What recent or forthcoming publications are you excited about, either of your own or from other scholars?
There are too many to name. I will focus on some new exciting urban studies research in South Asia emerging from recently completed dissertations that shift the frames and elicit new debates. Devika Shanker, who teaches at Hong Kong University, is completing her book on the history of Cochin Port, that melds environmental history and urban studies with histories of finance and austerity to explore the question of infrastructural development under the colonial regime. Chandana Anusha, who is an urban and environmental ethnographer at Princeton University, is working on a theoretically rich project on the Mundra port in the Gulf of Kutch in western India to explore the transformation of this living coast of seawater, sediments, and freshwater, as it is being reengineered as a global trade hub. Ayesha Omer’s forthcoming book Networks of Dust, based on the Gwadar port, allows us to rethink how deep water transshipment ports, media ecologies, and the violence of securitization is transforming port cities in the Global South. Together, their studies are breaking fresh ground in what we understand as coastal urbanism, urban developmental and infrastructural logistics. I am also excited about Anwesha Ghosh’s manuscript; she teaches at National Law School (India). Her research critically recasts urban history through the idea of exchange and what she calls “municipal governmentality.”
What advice would you give to students, both undergraduate and graduate, who are interested in urban studies and just starting out their careers?

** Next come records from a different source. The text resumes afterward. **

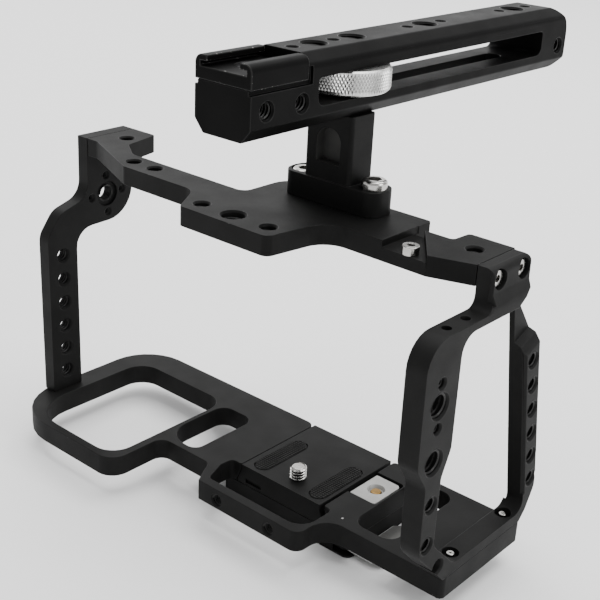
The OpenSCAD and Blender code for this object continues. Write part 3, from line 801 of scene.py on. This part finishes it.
for raised in (False, True):
    bpy.ops.object.mode_set(mode="EDIT")
    bpy.ops.mesh.select_all(action="DESELECT")
    bpy.ops.mesh.select_mode(type="VERT")
    bpy.ops.object.mode_set(mode="OBJECT")
    for corner in wheel.data.vertices:
        step = knurl_step(corner)
        corner.select = step is not None and (step[0] % 2 == 0) == raised and (not raised or 0 < step[1] < rows)
    bpy.ops.object.mode_set(mode="EDIT")
    if raised:
        bpy.ops.transform.resize(value=(wheel_r / valley_r, wheel_r / valley_r, 1),
                                 center_override=(wheel_axis.x, wheel_axis.y, 0))
    else:
        bpy.ops.mesh.vert_connect()
bpy.ops.mesh.select_all(action="SELECT")
bpy.ops.mesh.normals_make_consistent(inside=False)
bpy.ops.object.mode_set(mode="OBJECT")
knurled_steel = blasted("knurled_stainless", (0.5, 0.5, 0.49), (0.62, 0.62, 0.61), 0.26, metal=0.9,
                        grain=0.0003, cloud=0.004, depth=0.000005)
wheel.data.materials.append(knurled_steel)
fixed_to(wheel, "wheel", "thumbwheel")


# ---------------------------------------------------------------- handle
# A milled bar with a long window for the wheel and rows of threads on top and at its ends. Its edges are
# rounder than those of the plates, because hands hold it.

handle_finish = blasted("handle_anodised", (0.0016, 0.0016, 0.0016), (0.003, 0.003, 0.0029), 0.46, gloss=0.5,
                        ior=1.13)
handle_edge = blasted("handle_anodised_edge", (0.003, 0.003, 0.0029), (0.007, 0.007, 0.0068), 0.34, gloss=0.72,
                      chips=(0.0007, 0.04, (0.2, 0.2, 0.19)))
milled("handle_body", "handle", 0.2 * MM, face=handle_finish, edge=handle_edge)
handle_top, handle_x, handle_half = 168.5, -73.5, 11.5
side_z, side_threads = 154.1, (-24.6, -8.9, 144.3)
top_hole_depth, side_hole_depth = 7.6, 8
threads(tapped_holes(THREE_EIGHTH, top_hole_depth,
                     [at(handle_x, y, handle_top) for y in (8.6, 27.5, 67.8, 125.5)], (0, 0, 1))
        + tapped_holes(FINE, top_hole_depth,
                       [at(handle_x, y, handle_top) for y in (-1.5, 18, 57.8, 77.6, 116.3, 135)], (0, 0, 1))
        + tapped_holes(QUARTER, side_hole_depth,
                       [at(handle_x + handle_half, y, side_z) for y in side_threads], (1, 0, 0))
        + tapped_holes(QUARTER, side_hole_depth,
                       [at(handle_x - handle_half, y, side_z) for y in side_threads], (-1, 0, 0)),
        "handle_threads", "handle")


# ---------------------------------------------------------------- accessory shoe
# A separate shoe let into the front of the handle, held by one large countersunk screw. Its finish is chipped
# at the corners by the things that were slid into it.

shoe_edge = blasted("shoe_edge", (0.005, 0.005, 0.0048), (0.011, 0.011, 0.0105), 0.4, gloss=0.72,
                    chips=(0.0006, 0.12, (0.35, 0.35, 0.33)))
milled("cold_shoe", "handle", 0.35 * MM, face=handle_finish, edge=shoe_edge)
shoe_screw = cad_copy("cold_shoe_screw")
shoe_screw.data.materials.append(black_oxide)
break_edges(shoe_screw, 0.2 * MM)
fixed_to(shoe_screw, "handle", "cold_shoe_screw")


# ---------------------------------------------------------------- lock spring
# A small coil of drawn spring wire that stands in the block under the brass pin. It isn't fastened: the pin
# holds it down. The real spring shortens as the pin is pressed; this coil keeps one length.

spring_low, spring_high = (Vector(corner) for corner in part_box("lock_spring"))
wire_r, turns, pin_travel = 0.24 * MM, 7, 0.002
coil_pitch = (spring_high.z - spring_low.z - 2 * wire_r) / turns
deselect_all()
bpy.ops.mesh.primitive_circle_add(vertices=10, radius=wire_r, rotation=(math.pi / 2, 0, 0),
                                  location=((spring_high.x - spring_low.x) / 2 - wire_r, 0, wire_r))
spring = settle(bpy.context.object)
spring.name = "spring_coil"
coil = spring.modifiers.new("coil", "SCREW")
coil.axis = "Z"
coil.screw_offset = coil_pitch
coil.iterations = turns
coil.steps = coil.render_steps = 20
bpy.ops.object.modifier_apply(modifier=coil.name)
bpy.ops.object.mode_set(mode="EDIT")
bpy.ops.mesh.select_mode(type="EDGE")
bpy.ops.mesh.select_all(action="DESELECT")
bpy.ops.mesh.select_non_manifold()
bpy.ops.mesh.fill_holes(sides=0)
bpy.ops.mesh.select_all(action="SELECT")
bpy.ops.mesh.normals_make_consistent(inside=False)
bpy.ops.object.mode_set(mode="OBJECT")
spring.location = ((spring_low.x + spring_high.x) / 2, (spring_low.y + spring_high.y) / 2, spring_low.z)
settle(spring)
spring_steel = blasted("drawn_spring_wire", (0.2, 0.2, 0.195), (0.32, 0.32, 0.31), 0.3, metal=1.0, cloud=0.002)
spring.data.materials.append(spring_steel)
fixed_to(spring, "block", "lock_spring")
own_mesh(spring)
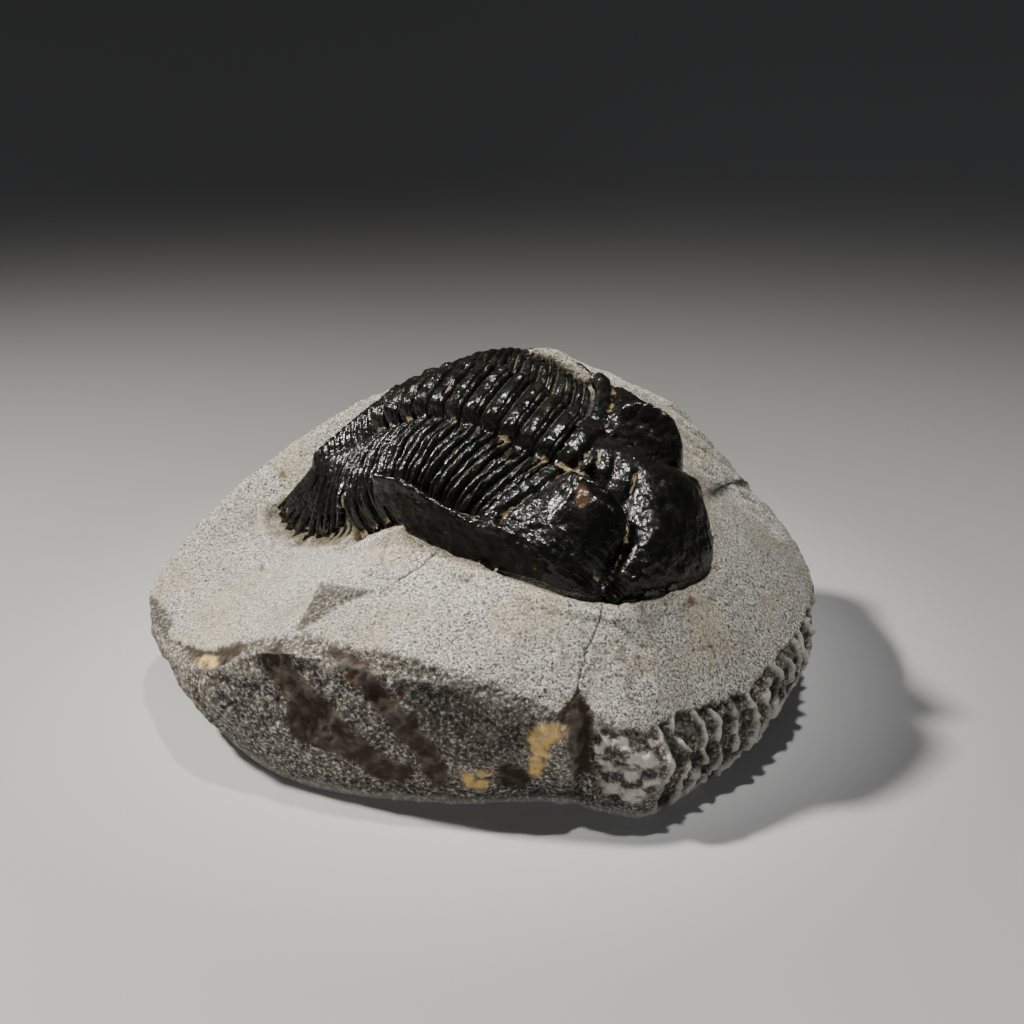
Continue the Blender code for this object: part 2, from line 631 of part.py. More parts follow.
def thin_plate(known):
    """Height over (x, y) of the smoothest sheet through the known points."""
    def kernel(apart):
        return apart ** 2 * np.log(apart + 1e-6)

    flat = known[:, :2]
    count = len(known)
    apart = np.linalg.norm(flat[:, None] - flat[None], axis=2)
    plane = np.concatenate([np.ones((count, 1)), flat], axis=1)
    rows = np.zeros((count + 3, count + 3))
    rows[:count, :count] = kernel(apart) + 2.0 * np.eye(count)
    rows[:count, count:] = plane
    rows[count:, :count] = plane.T
    solved = np.linalg.solve(rows, np.concatenate([known[:, 2], np.zeros(3)]))

    def height(points):
        away = np.linalg.norm(points[:, None, :2] - flat[None], axis=2)
        return kernel(away) @ solved[:count] + solved[count] + points[:, :2] @ solved[count + 1:]

    return height


TOP_RINGS = (0.0, 0.42, 0.57, 0.68, 0.77, 0.85, 0.92, 0.97, 1.0)
SIDE_RINGS = ((0.06, 0.6), (0.22, 2.0), (0.42, 2.6), (0.66, 1.8), (0.9, 0.7), (1.0, 0.0))


def make_block(finish):
    """The block of rock, before the animal is let into it."""
    fine = np.arange(CHISEL_FROM, CHISEL_TO, CHISEL_STEP)
    notch = NOTCH_AT + np.array([-5.0, -3.0, -1.6, -0.5, 0.5, 1.6, 3.0])
    coarse = np.arange(CHISEL_TO + 2.0, 360.0 + NOTCH_AT - 7.0, 7.5)
    coarse = (coarse + 180.0) % 360.0 - 180.0
    angle = np.sort(np.concatenate([fine, notch, [-63.0, -60.5], coarse]))
    way = np.stack([np.cos(np.radians(angle)), np.sin(np.radians(angle))], -1)
    rim_r = periodic(RIM, 1, angle)
    rim_z = periodic(RIM, 2, angle)
    foot_r = periodic(FOOT, 1, angle)
    notched = NOTCH_DEPTH * dent(angle - NOTCH_AT, 2.0)
    chiselled = (angle > CHISEL_FROM - 0.1) & (angle < CHISEL_TO)
    crest = np.round((angle - CHISEL_FROM) / CHISEL_STEP) % 2 == 0
    teeth = np.where(chiselled, np.where(crest, 0.55, -0.45), 0.0)

    stations = np.array(RIM)
    turn = np.radians(stations[:, 0])
    rim = np.stack([stations[:, 1] * np.cos(turn), stations[:, 1] * np.sin(turn), stations[:, 2]], -1)
    worked = thin_plate(np.concatenate([rim, outline_of_fossil()]))

    rings = []
    for f in TOP_RINGS:
        r = rim_r * f - notched * smooth(0.88, 1.0, f)
        ring = np.stack([way[:, 0] * r, way[:, 1] * r, 0.0 * r], -1)
        ring[:, 2] = worked(ring) - 0.5 * smooth(0.95, 1.0, f) - 0.35 * notched * smooth(0.9, 1.0, f)
        ring[:, 2] += 0.35 * rough(ring, 0.11, 3.0) * smooth(0.3, 0.6, f)
        rings.append(ring)
    for f, out in SIDE_RINGS:
        r = rim_r + (foot_r - rim_r) * f ** 1.6 + 0.4 * out - notched * (1.0 - 0.6 * f)
        ring = np.stack([way[:, 0] * r, way[:, 1] * r, rings[len(TOP_RINGS) - 1][:, 2] * (1.0 - f)], -1)
        push = 1.3 * rough(ring, 0.055, 9.0) + 0.5 * rough(ring, 0.2, 4.0)
        push = (push + teeth * np.sin(np.pi * min(0.15 + f, 1.0))) * (1.0 if f < 1.0 else 0.3)
        ring[:, :2] += way * push[:, None]
        rings.append(ring)
    inner = rings[-1].copy()
    inner[:, :2] *= 0.5
    rings.append(inner)

    points = np.concatenate([rings[0][:1]] + rings[1:] + [[[0.0, 0.0, 0.0]]])
    around = len(angle)
    count = len(rings) - 1
    number = 1 + np.arange(count * around).reshape(count, around)
    last = len(points) - 1
    faces = []
    for j in range(around):
        k = (j + 1) % around
        faces.append((0, number[0, j], number[0, k]))
        faces.append((last, number[-1, k], number[-1, j]))
        for i in range(count - 1):
            faces.append((number[i, j], number[i + 1, j], number[i + 1, k], number[i, k]))
    return mesh_object("matrix", points, faces, finish)


def stepped_out(edge, inner, amount, drop):
    """The edge moved away from the row inside it in plan by amount, and lowered by drop."""
    way = edge[..., :2] - inner[..., :2]
    way /= np.linalg.norm(way, axis=-1, keepdims=True) + 1e-9
    moved = edge.copy()
    moved[..., :2] += way * amount
    moved[..., 2] -= drop
    return moved


def cut(block, floor, shape=between, **how):
    """Open the block upward from a floor of points."""
    combine(block, shape("cutter", at_level(floor, 80.0), floor, **how), "DIFFERENCE", ROOM_SOLVER)


def fill(block, roof, shape=between):
    """Raise sediment in the block up to a roof of points."""
    combine(block, shape("core", roof, at_level(roof, 12.0)), "UNION", ROOM_SOLVER)


def let_in(block):
    """Cut room for the animal into the block, then raise the sediment that fills the shell."""
    s, t, u = segment_grid(THORAX_START - 0.8, THORAX_END + 0.8, steps(0.0, 1.0, 6))
    edge = place(s, t, thorax_height(s, t))
    floor = thorax_under(s, t, SEDIMENT + 0.2)
    sides = [
        [stepped_out(edge[:, k], edge[:, inner], out, 0.7) for out in (0.7, -0.7)]
        for k, inner in ((0, 2), (-1, -3))
    ]
    floor = np.concatenate([np.stack(sides[0], 1), floor, np.stack(sides[1][::-1], 1)], axis=1)
    cut(block, floor)

    s, t = head_grid(ROOM_RINGS, ROOM_AROUND)
    edge = place(s, t, head_base(s, t))
    floor = head_under(s, t, SEDIMENT + 1.3)
    rim = [stepped_out(edge[-1], edge[0], -0.9, 2.0), stepped_out(edge[-1], edge[0], 0.8, 0.9)]
    floor = np.concatenate([floor, np.array(rim)])
    cut(block, floor, between_rings)

    floor = tail_grids(depth=-2.9, plain=True, thin_tips=0.15, rows=8)
    edge = tail_grids(plain=True, rows=8)
    sides = [
        [stepped_out(edge[:, k], edge[:, inner], out, down) for out, down in ((0.9, 1.2), (-0.7, 1.6))]
        for k, inner in ((0, 1), (-1, -2))
    ]
    floor = np.concatenate([np.stack(sides[0], 1), floor[:, 1:-1], np.stack(sides[1][::-1], 1)], axis=1)
    floor[0, :, :2] += 0.6 * np.array([np.cos(np.radians(HEADING_DEG)), -np.sin(np.radians(HEADING_DEG))])
    cut(block, floor, zipped=True)

    for side in (1, -1):
        combine(block, blade_body(side, grow=0.6, lift=20.0), "DIFFERENCE", ROOM_SOLVER)
    for side in (1, -1):
        combine(block, fill_body(side), "UNION", ROOM_SOLVER)

    s, t, u = segment_grid(THORAX_START + 1.3, THORAX_END - 0.1, steps(0.0, 1.0, 5))
    roof = thorax_under(s, t, SEDIMENT)
    fill(block, roof)

    s, t = head_grid(ROOM_RINGS[:-1], ROOM_AROUND)
    roof = head_under(s, t, SEDIMENT + 1.1)
    fill(block, roof, between_rings)

    roof = tail_grids(depth=-2.6, plain=True, reach=0.8, rows=6)[:-2, 1:-1]
    fill(block, roof)
    for side in (1, -1):
        combine(block, blade_body(side, grow=0.5), "DIFFERENCE", ROOM_SOLVER)
    clean_fusion(block)


def main():
    for item in list(bpy.data.objects):
        bpy.data.objects.remove(item, do_unlink=True)
    limestone = material("pale_limestone", (0.48, 0.46, 0.41), 0.85)
    shell = material("black_calcite_shell", (0.018, 0.017, 0.016), 0.3)
    make_head(shell)
    for index in range(1, SEGMENTS + 1):
        make_segment(index, shell)
    make_tail(shell)
    block = make_block(limestone)
    let_in(block)


main()
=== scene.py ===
# %% [markdown]
# # A trilobite on its block of limestone
# The real thing is one loose block of stone. Its top was worked back with fine tools until the animal stood
# free on it, and its sides were left broken and chiselled. The animal is fourteen plates of black calcite.
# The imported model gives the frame: every finished piece here stays where its plain solid is.

# %% Load the frame
import bpy
import numpy as np
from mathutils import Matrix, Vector
from mathutils import noise
from mathutils.bvhtree import BVHTree
from mathutils.kdtree import KDTree


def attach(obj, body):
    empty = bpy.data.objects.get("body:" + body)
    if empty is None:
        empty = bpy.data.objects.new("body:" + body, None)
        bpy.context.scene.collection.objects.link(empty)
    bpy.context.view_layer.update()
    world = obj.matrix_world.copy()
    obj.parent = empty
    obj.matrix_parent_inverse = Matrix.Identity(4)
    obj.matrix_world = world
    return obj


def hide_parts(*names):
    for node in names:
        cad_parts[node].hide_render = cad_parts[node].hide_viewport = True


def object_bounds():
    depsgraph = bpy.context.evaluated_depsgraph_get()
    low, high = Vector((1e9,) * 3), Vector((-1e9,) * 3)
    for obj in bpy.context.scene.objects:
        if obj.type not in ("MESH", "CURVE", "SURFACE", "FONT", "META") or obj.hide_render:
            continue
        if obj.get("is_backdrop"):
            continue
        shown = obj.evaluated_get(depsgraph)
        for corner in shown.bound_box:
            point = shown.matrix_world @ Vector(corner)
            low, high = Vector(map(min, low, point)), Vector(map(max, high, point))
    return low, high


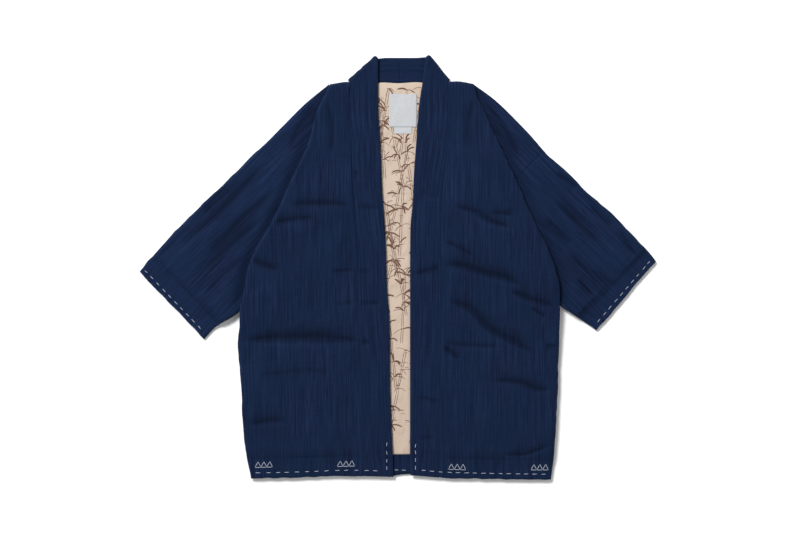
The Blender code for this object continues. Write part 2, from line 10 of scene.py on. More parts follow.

This is an intellectually exciting moment for the field of urban studies. On the one hand, the works of N.D.B Connolly, Keeanga Yamahatta Taylor, and Destin Jenkins have opened new lines of inquiry in histories of race, inequality, and capitalism. On the other hand, this is a politically critical moment in urban studies as increased urbanization, climate change, and coastal erosion are transforming what cities will look like, especially in the Global South. The Global Urban History Project is responding to this moment in the field by organizing a series of conversations over various themes like inequality, empire, and the Anthropocene as they intersect with urban history. I would share a suggestion I received from my mentors in India: read widely in the historiography and urban theory, but allow the archive to frame your concepts and thereby reframe the given narrative of the field.